2 reasons why you will OR won't be hired as an old programmer:
1- "programmer" is the entry level in a software/hardware company. Rising stars move up in the ranks over the years and take more responsibilities. Manager, sr. manager, director, VP, etc. still a programmer at 40?
2- If you're still programmer at 40, you might really like it! We're looking for programmers and need age/exp diversity in our group. You are rare my friend and valuable.
A programmer with 20 years of experience is definitely worth more than a programmer with 2 years of experience. But not that much more. A skilled architect with 8-10 years of experience will beat a programmer with 25 or 30 years experience every day in terms of ongoing business value, and will command a much higher salary (15-20% or more).
So yes, you can absolutely have a professionally rewarding, lucrative career as a 40-50 year old programmer, but you'll earn more money by moving over to the business side, simply because you can more easily show a direct line between your actions and business revenue.
Job titles are meaningless. When I say 20 year programmer, it's what you would call an architect, senior engineer, whatever. The programmer being someone who doesn't do any design is a foreign concept to me and should find another career. Any architect that doesn't write at least the skeleton code is the same. All levels of that career needs to involve design and implementation of that design.

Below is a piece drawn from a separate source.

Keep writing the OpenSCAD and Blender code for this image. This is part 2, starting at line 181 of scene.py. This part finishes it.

Every company I've worked at with 2 or more developers has acknowledged a difference between a developer responsible for high level architecture and technical ownership of a system(s) who happens to program some of that system as well, and a developer responsible for programming parts of that system who happens to architect smaller self-contained pieces of it.

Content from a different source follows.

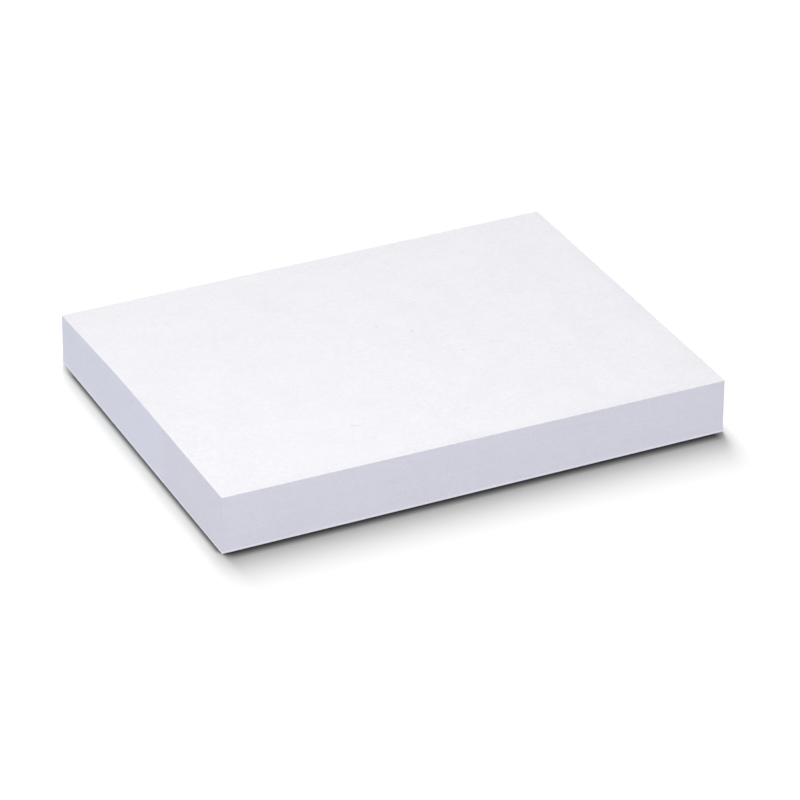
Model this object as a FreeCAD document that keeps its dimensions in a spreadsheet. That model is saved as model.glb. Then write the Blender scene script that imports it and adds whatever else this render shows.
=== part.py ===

Architecting a class or small single-use library is a subset of the skill required to architect a distributed system, a large multi-tenant application, or some other non-closed system.
Whether you want them to have the same job title or not is I think orthogonal to the fact that they are very different jobs.
I think you are trying to differentiate between a programmer with 20 years experience and what you call an architect by using titles. Like I said titles are meaningless. A programmer with 20 years experience who can't design a large system isn't a very good programmer. An architect who can't design a large system isn't a very good programmer either.
I think we are arguing the same thing, we're just stuck on the semantics of titles. I guess let me put it this way, do you know people who have the title of programmer who are way better at building systems than a guy with the title of architect? Of course. Some companies don't even use the title of architect. That certainly doesn't mean no one in the shop can design a large system. It's not the title, it's the ability, and titles are a horrible way to discern ability.
>A programmer with 20 years of experience is definitely worth more than a programmer with 2 years of experience. But not that much more.
This is what I took issue with. A (good) programmer with 20 years experience is capable of designing large scale systems, which is much more valuable than a programmer with 2 years experience. Maybe it's just my bias.
When I first heard the term "architect," I asked, "what is that?" and the reply was, "someone who designs large systems but doesn't code." I thought to myself "well that's dumb." FWIW, I've had the title of "architect" at various companies since 2008 and I've always coded at least the skeleton of my designs. I mean how else do you know if you're right? When I switched companies in 2010, the new company didn't have the title "architect," so I was just a "senior engineer," until we got acquired. I regained the title "architect" because I made X amount of money. Like I said, meaningless. As a side note, I think coders calling themselves engineers is also incorrect. Engineering is a specific discipline that actually has meaning. It's like Dr. Dre. It sounds good, but I sure ain't going to see him for a rash.
1- "programmer" is the entry level in a software/hardware company. Rising stars move up in the ranks over the years and take more responsibilities. Manager, sr. manager, director, VP, etc. still a programmer at 40?
2- If you're still programmer at 40, you might really like it! We're looking for programmers and need age/exp diversity in our group. You are rare my friend and valuable.